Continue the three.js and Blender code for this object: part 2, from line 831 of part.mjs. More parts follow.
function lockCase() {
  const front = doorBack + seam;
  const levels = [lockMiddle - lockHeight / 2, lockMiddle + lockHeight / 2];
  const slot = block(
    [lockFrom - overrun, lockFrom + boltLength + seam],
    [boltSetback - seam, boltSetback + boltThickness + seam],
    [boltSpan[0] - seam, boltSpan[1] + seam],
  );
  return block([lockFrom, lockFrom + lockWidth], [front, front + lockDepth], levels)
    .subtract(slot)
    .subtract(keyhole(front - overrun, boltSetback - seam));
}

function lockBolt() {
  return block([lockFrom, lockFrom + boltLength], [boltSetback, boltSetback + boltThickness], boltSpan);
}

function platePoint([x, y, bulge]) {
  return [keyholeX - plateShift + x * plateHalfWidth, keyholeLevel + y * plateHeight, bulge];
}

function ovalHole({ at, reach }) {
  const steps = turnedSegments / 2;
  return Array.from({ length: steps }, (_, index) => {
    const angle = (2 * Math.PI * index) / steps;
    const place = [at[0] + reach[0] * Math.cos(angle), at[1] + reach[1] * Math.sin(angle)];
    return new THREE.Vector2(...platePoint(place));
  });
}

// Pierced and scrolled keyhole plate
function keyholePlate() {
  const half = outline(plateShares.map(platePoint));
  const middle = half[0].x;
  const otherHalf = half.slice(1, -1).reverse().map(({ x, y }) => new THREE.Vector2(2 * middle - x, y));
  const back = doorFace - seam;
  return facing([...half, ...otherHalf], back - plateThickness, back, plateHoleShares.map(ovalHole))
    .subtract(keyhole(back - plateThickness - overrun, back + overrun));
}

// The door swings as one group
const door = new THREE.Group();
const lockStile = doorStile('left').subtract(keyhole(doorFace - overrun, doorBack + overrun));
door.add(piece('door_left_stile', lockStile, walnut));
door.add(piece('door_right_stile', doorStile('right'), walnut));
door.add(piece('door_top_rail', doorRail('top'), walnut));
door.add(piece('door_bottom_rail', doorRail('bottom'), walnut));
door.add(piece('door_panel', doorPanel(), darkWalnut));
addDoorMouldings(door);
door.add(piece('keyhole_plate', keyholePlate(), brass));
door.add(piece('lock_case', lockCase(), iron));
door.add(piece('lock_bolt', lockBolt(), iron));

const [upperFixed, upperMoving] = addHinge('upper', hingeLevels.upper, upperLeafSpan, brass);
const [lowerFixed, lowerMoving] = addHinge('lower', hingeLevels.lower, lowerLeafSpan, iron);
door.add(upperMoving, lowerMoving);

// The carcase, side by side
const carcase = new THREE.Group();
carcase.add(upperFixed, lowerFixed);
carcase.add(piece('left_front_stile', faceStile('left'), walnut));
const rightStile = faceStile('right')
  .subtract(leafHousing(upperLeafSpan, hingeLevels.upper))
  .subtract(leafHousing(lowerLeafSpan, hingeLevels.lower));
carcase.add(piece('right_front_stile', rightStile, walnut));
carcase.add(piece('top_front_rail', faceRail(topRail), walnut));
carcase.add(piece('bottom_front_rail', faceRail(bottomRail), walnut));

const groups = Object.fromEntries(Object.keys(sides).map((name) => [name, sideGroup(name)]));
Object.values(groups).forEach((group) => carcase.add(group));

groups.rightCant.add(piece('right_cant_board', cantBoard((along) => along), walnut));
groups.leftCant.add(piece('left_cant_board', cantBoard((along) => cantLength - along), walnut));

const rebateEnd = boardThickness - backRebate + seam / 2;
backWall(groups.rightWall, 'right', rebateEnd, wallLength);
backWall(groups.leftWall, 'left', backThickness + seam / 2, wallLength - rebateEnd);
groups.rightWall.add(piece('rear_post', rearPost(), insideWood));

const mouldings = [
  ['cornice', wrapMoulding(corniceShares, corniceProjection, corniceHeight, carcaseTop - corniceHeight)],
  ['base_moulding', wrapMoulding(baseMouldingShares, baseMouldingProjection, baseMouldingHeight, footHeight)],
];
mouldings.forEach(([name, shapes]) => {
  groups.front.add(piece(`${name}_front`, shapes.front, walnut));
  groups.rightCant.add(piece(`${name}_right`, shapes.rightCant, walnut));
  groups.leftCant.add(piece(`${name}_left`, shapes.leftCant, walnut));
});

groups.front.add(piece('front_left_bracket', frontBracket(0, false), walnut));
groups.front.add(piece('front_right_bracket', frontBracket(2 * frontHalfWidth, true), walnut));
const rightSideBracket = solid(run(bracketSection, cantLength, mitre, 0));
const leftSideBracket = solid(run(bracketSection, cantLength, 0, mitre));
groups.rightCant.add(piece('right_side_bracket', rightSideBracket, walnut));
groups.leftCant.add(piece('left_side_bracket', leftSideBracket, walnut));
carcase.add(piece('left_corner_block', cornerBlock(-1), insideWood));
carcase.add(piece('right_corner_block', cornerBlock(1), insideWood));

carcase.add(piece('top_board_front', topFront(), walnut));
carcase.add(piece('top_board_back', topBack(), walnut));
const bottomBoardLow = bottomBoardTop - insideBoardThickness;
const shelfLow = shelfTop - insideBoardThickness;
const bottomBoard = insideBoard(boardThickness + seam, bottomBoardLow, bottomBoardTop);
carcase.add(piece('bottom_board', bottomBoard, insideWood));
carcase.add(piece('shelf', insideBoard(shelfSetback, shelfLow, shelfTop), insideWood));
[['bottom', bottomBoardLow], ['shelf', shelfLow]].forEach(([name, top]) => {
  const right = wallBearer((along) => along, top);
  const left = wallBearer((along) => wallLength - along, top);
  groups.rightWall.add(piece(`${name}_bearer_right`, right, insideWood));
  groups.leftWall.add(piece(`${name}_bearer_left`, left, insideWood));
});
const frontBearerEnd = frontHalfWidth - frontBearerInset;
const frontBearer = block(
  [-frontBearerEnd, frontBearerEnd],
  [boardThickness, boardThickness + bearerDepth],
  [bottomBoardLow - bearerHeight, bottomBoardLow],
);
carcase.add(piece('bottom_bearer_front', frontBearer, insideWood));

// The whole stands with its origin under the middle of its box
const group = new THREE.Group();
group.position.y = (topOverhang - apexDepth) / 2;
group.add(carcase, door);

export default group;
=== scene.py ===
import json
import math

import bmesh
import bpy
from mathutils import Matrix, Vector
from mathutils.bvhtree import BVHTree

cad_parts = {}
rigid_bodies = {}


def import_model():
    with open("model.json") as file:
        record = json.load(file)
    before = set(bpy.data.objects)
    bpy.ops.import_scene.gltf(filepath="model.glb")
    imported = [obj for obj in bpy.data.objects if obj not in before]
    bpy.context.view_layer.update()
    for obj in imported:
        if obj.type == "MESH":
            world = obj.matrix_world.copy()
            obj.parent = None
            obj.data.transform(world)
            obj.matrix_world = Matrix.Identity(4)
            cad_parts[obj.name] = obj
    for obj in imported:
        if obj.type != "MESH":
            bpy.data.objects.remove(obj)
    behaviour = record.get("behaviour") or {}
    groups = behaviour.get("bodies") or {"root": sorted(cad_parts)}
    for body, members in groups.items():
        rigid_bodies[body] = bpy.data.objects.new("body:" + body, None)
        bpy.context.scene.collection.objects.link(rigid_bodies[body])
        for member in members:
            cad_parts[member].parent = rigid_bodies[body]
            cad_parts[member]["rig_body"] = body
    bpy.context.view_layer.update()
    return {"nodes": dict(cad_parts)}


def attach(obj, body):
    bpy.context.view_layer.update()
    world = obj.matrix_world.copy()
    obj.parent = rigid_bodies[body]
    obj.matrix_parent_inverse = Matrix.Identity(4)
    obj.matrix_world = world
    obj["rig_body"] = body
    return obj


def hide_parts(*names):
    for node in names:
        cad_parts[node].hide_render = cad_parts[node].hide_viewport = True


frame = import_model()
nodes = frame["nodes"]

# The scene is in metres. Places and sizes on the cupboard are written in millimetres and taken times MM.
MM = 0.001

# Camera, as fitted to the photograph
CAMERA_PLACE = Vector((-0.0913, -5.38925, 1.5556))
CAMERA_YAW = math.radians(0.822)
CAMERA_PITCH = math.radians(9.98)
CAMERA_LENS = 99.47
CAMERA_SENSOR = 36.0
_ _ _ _
▸ WRITTEN EXERCISE: Extract the lines of the preceding material that run from the line with "cad_parts[member].parent = rigid_bodies[body]" through the line with "obj.matrix_parent_inverse = Matrix.Identity(4)", inclusive, reproducing them exactly and adding nothing.

▸ RESULT BELOW:
            cad_parts[member].parent = rigid_bodies[body]
            cad_parts[member]["rig_body"] = body
    bpy.context.view_layer.update()
    return {"nodes": dict(cad_parts)}


def attach(obj, body):
    bpy.context.view_layer.update()
    world = obj.matrix_world.copy()
    obj.parent = rigid_bodies[body]
    obj.matrix_parent_inverse = Matrix.Identity(4)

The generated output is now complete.